3. It's pure syntactic sugar, which means it's easy to implement and reason about. All `libsyntax` needs to do is to consume a list of bracket-counted token trees equal to the number of bangs, and introduce an artificial outer bracket pair if
   the number is higher than one.

4. It's just invocation sugar, which means there is no difference between defining a macro that uses this vs one that doesn't - you just declare them all assuming the
   explicit outer `()` pair.

# Potential issues

The possible issues I can see with this are confusing error messages if the number of bangs is wrong, and uncertainty about which brackets belong to a macro invocation and which are regular rust code if their contents become big and/or their number become high.

However, in theory rust might be able to provide good error messages for the first one, because if the macro name is right you'd get an `No rules expected this ...` error, and there could be some heuristics for recognizing cases where the user has do add/remove bangs to match the macro definition.
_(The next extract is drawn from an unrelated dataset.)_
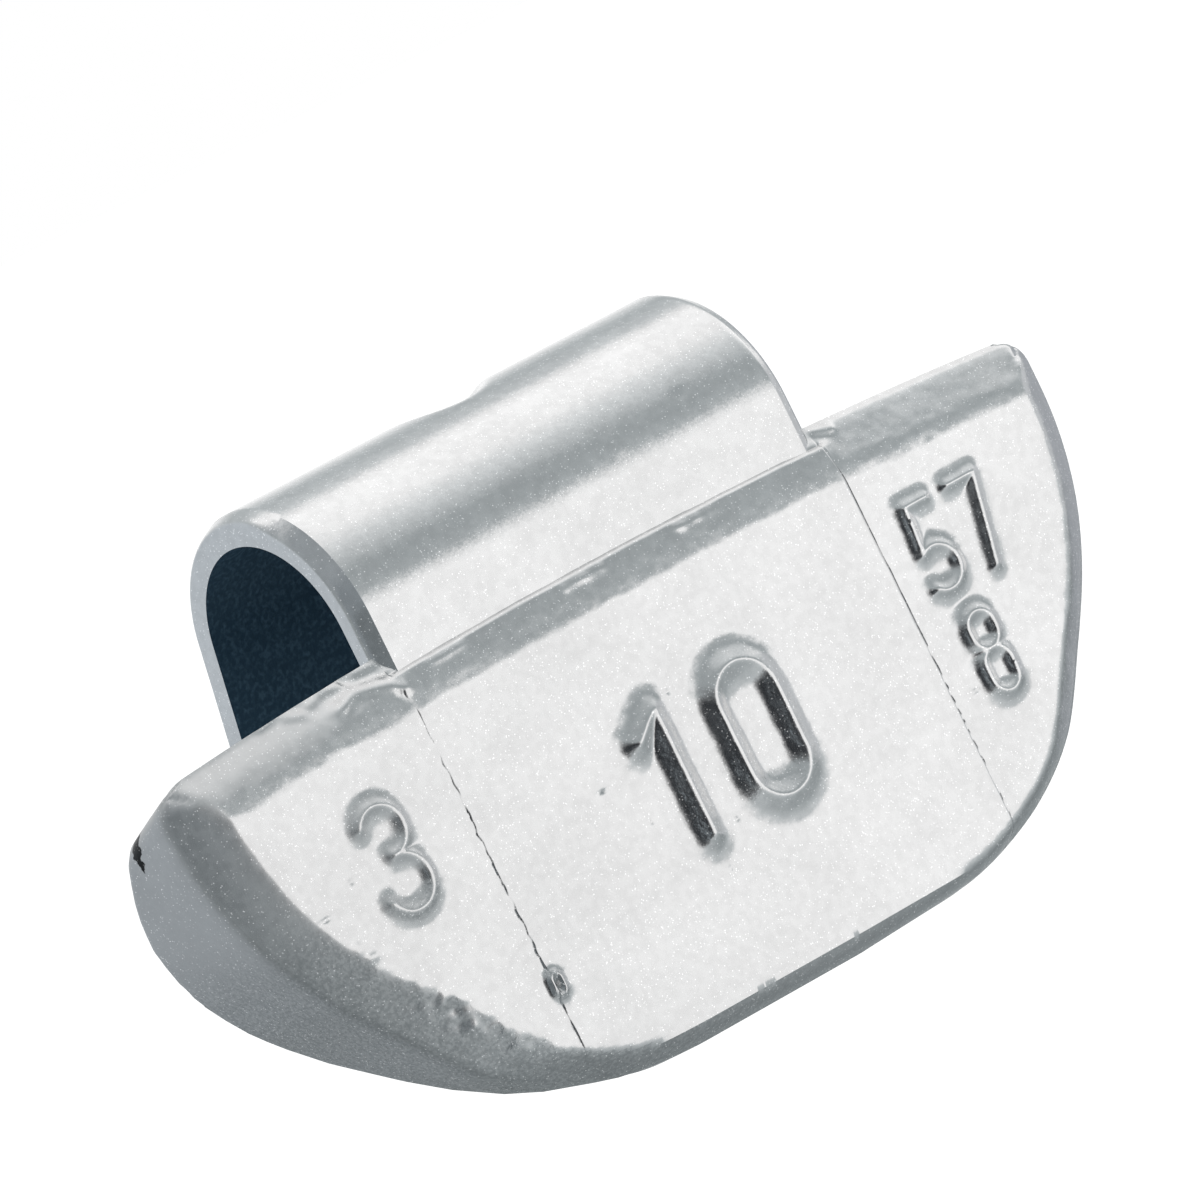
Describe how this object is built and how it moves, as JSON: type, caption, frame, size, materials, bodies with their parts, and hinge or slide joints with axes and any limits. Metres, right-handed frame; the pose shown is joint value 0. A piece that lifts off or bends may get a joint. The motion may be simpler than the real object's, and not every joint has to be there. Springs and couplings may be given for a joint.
{
  "type": "wheel balance weight",
  "caption": "Clip-on wheel balance weight: a thin half-moon zinc body cast round the foot of a spring steel clip that hooks over the edge of a rim.",
  "frame": {"origin": "on the axis of the clip's arch, half-way along the clip, where the rounded edge of the rim lies when the weight is fitted", "axes": "+X along the rim's edge, -Y out of the marked front face, +Z away from the wheel's centre"},
  "size_m": [0.0316, 0.0103, 0.0183],
  "materials": {
    "clip_paint": "satin silver paint with fine flakes, over spring steel",
    "body_paint": "satin silver paint with fine flakes, over cast zinc"
  },
  "bodies": {
    "root": {"clip": "clip_paint", "body": "body_paint"}
  },
  "joints": []
}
And the second one can likely be managed by syntax highlighting, and by the usual convention of not abusing the syntax to the point where it becomes illegible.

# Backwards compatibility

Adding this sugar would be backwards compatible because it doesn't change any existing macro syntax, however if `IDENT! IDENT (...)` ends up obsolete through this, that would break existing uses of `macro_rules!` - but macros are behind a feature flag anyway at this point, so it wouldn't matter as much.